Apocalypto de Mel Gibson

Primeiras impressões
Seja qual for a ideia que temos de Mel Gibson e do seu cinema, há que reconhecer que estamos perante uma voz singular. Gibson é de facto um autor na verdadeira acepção da palavra, com uma visão muito própria do mundo e isso reflecte-se inevitavelmente nos objectos que produz. Mas, entendamo-nos, um autor, qualquer autor, é um ser humano estando, portanto, sujeito a falhar. Olho para este Apocalypto de Mel Gibson como um objecto falhado.

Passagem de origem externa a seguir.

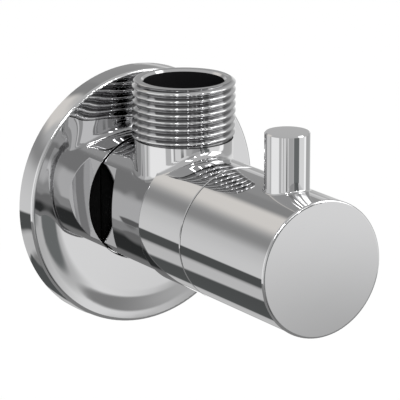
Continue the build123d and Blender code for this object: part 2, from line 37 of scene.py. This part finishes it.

Os omnipresentes temas da libertação, da decadência civilizacional inevitável, da existência de uma qualquer ordem divina natural, da predestinação do "herói", da redenção e da violência como forma de a atingir continuam a surgir como as forças motrizes deste cinema. Ressalta contudo a ideia de que Gibson parece, neste caso particular, ter-se deixado maravilhar em demasia pelo enquadramento, esquecendo a substância. Dito de outra maneira, Apocalypto tem visuais impressionantes, tem - à partida - personagens, tem diversas sugestões temáticas interessantes, mas nunca consubstancia verdadeiramente os seus motivos e intenções. Exemplo disso é a utilização da violência, que deixa aqui de ter um valor funcional para se transformar ela própria num personagem que contamina o filme, mas sem que tal tenha verdadeira dimensão consequente.
A linha narrativa de Apocalypto segue um personagem que corre pela selva fugindo aos seus captores na esperança de resgatar a família que deixou para trás. Tal como ele, Apocalypto corre freneticamente mas sem uma linha de rumo, ziguezageando e tocando aqui e ali nas folhagens dos "novos planos de consciência" que o realizador disse pretender atingir mas de forma tão fugaz quanto superficial.
No final a circunferência fecha-se, mas a sensação dominante é o vazio. A volta completou-se mas nada se ganhou verdadeiramente. Por isso, Apocalypto é, no limite, um filme inconsequente.